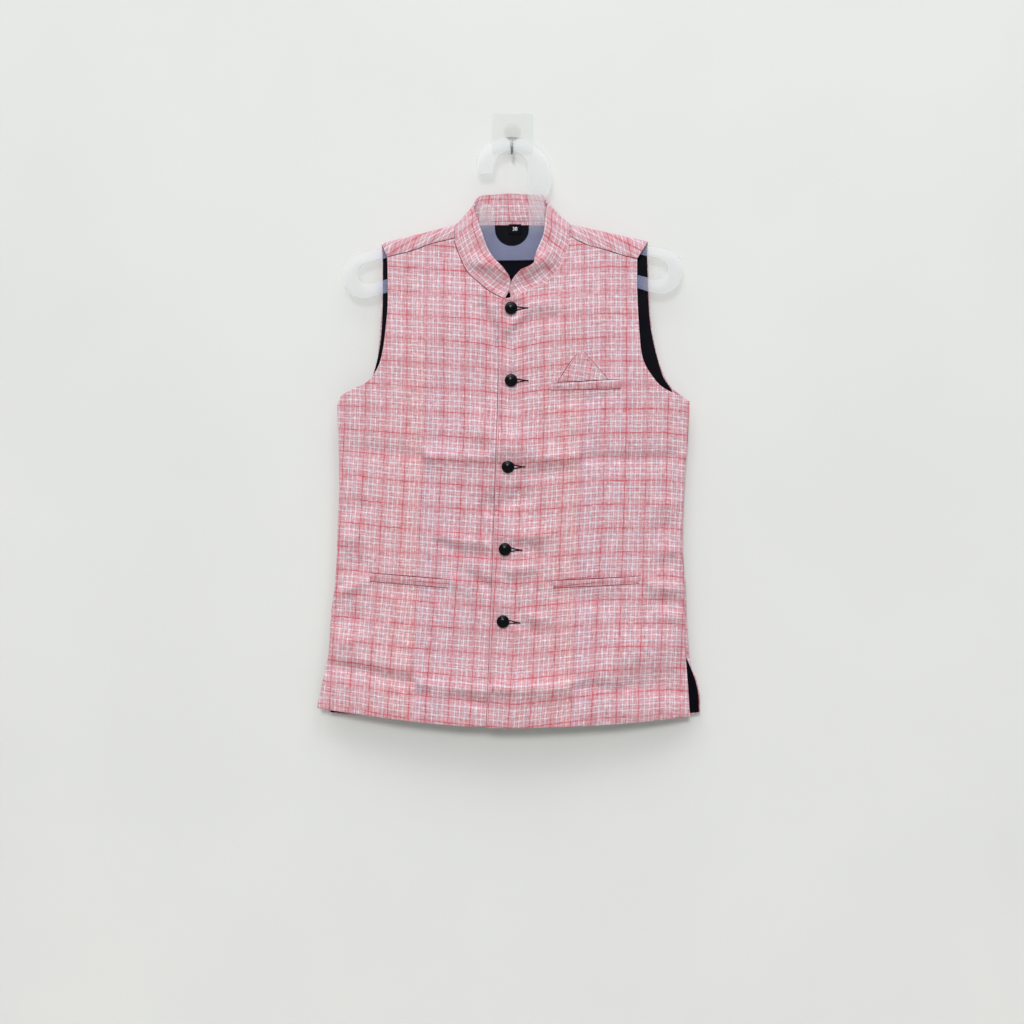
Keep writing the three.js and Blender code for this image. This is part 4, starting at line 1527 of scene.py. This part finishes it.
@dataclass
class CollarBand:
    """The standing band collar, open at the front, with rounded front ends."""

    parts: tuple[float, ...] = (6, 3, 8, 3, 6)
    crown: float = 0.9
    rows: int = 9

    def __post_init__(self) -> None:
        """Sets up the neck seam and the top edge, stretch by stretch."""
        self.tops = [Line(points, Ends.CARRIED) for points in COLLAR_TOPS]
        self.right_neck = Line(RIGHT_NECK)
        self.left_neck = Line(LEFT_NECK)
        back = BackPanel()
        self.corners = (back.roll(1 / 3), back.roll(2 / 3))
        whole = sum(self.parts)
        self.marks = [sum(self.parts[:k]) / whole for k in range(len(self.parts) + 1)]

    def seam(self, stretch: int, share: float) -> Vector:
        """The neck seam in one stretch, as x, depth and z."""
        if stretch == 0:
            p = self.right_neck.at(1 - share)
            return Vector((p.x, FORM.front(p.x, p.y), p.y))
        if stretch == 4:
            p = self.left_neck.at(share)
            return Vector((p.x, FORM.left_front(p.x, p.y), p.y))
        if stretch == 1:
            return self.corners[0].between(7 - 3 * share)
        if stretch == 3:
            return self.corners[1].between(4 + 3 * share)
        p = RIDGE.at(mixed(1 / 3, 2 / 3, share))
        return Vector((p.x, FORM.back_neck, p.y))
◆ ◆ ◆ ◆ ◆
Your task is to quote the listing above word for word.

Exercise solution:
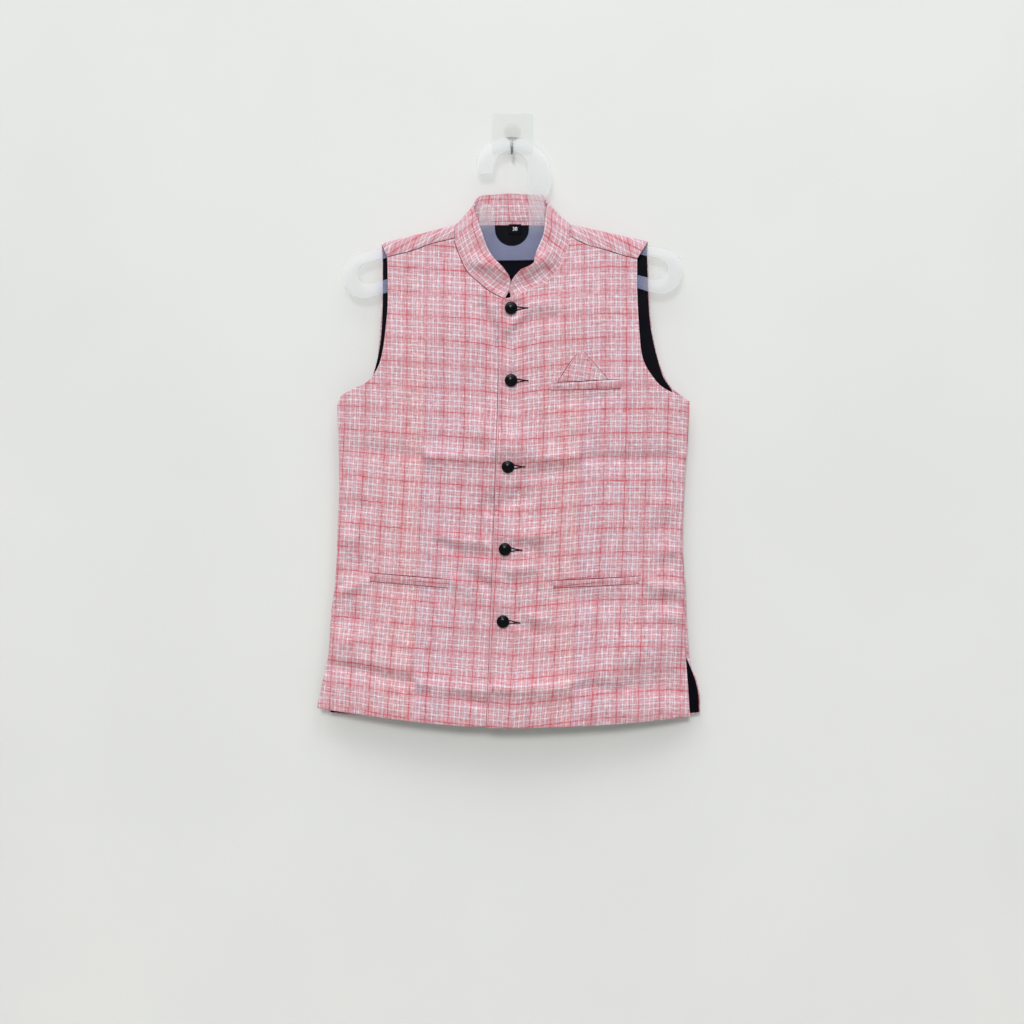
Keep writing the three.js and Blender code for this image. This is part 4, starting at line 1527 of scene.py. This part finishes it.
@dataclass
class CollarBand:
    """The standing band collar, open at the front, with rounded front ends."""

    parts: tuple[float, ...] = (6, 3, 8, 3, 6)
    crown: float = 0.9
    rows: int = 9

    def __post_init__(self) -> None:
        """Sets up the neck seam and the top edge, stretch by stretch."""
        self.tops = [Line(points, Ends.CARRIED) for points in COLLAR_TOPS]
        self.right_neck = Line(RIGHT_NECK)
        self.left_neck = Line(LEFT_NECK)
        back = BackPanel()
        self.corners = (back.roll(1 / 3), back.roll(2 / 3))
        whole = sum(self.parts)
        self.marks = [sum(self.parts[:k]) / whole for k in range(len(self.parts) + 1)]

    def seam(self, stretch: int, share: float) -> Vector:
        """The neck seam in one stretch, as x, depth and z."""
        if stretch == 0:
            p = self.right_neck.at(1 - share)
            return Vector((p.x, FORM.front(p.x, p.y), p.y))
        if stretch == 4:
            p = self.left_neck.at(share)
            return Vector((p.x, FORM.left_front(p.x, p.y), p.y))
        if stretch == 1:
            return self.corners[0].between(7 - 3 * share)
        if stretch == 3:
            return self.corners[1].between(4 + 3 * share)
        p = RIDGE.at(mixed(1 / 3, 2 / 3, share))
        return Vector((p.x, FORM.back_neck, p.y))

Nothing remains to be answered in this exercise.